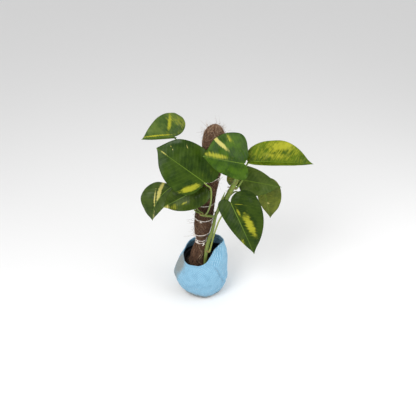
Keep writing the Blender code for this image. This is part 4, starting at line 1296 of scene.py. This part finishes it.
def half_outline(length, width, lobe, belly, full):
    """Margin of half a heart-shaped blade, from the notch round the lobe to the tip."""
    widest = belly * length
    shoulder = (belly + (1 - belly) * (0.45 + 0.3 * full)) * length
    neck = ((0.84 + 0.12 * full) * length, (0.10 + 0.35 * full) * width)
    back = bezier((-NOTCH, 0), (-lobe, 0.05 * width), (-1.15 * lobe, width), (widest, width), LOBE_STEPS)
    front = bezier((widest, width), (shoulder, width), neck, (length, 0), TIP_STEPS)
    return np.vstack([back, front[1:]])


def leaf_frame(spec):
    """Seat, length, direction of the midrib, upward normal and left side of a blade."""
    seat = np.array(spec["seat"])
    chord = np.array(spec["tip"]) - seat
    length = np.linalg.norm(chord)
    along = chord / length
    face = np.array(spec["face"])
    normal = unit(face - along * (face @ along))
    return seat, length, along, normal, np.cross(normal, along)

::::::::

**EXERCISE**
Extract the data exactly as given.

**RESPONSE FOR THIS EXERCISE**
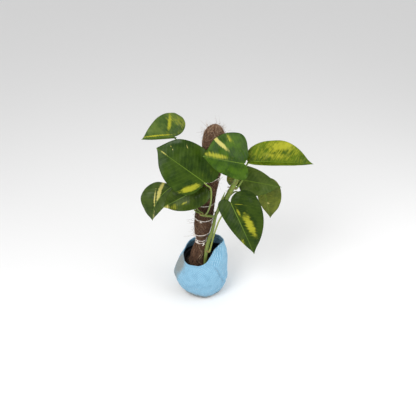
Keep writing the Blender code for this image. This is part 4, starting at line 1296 of scene.py. This part finishes it.
def half_outline(length, width, lobe, belly, full):
    """Margin of half a heart-shaped blade, from the notch round the lobe to the tip."""
    widest = belly * length
    shoulder = (belly + (1 - belly) * (0.45 + 0.3 * full)) * length
    neck = ((0.84 + 0.12 * full) * length, (0.10 + 0.35 * full) * width)
    back = bezier((-NOTCH, 0), (-lobe, 0.05 * width), (-1.15 * lobe, width), (widest, width), LOBE_STEPS)
    front = bezier((widest, width), (shoulder, width), neck, (length, 0), TIP_STEPS)
    return np.vstack([back, front[1:]])


def leaf_frame(spec):
    """Seat, length, direction of the midrib, upward normal and left side of a blade."""
    seat = np.array(spec["seat"])
    chord = np.array(spec["tip"]) - seat
    length = np.linalg.norm(chord)
    along = chord / length
    face = np.array(spec["face"])
    normal = unit(face - along * (face @ along))
    return seat, length, along, normal, np.cross(normal, along)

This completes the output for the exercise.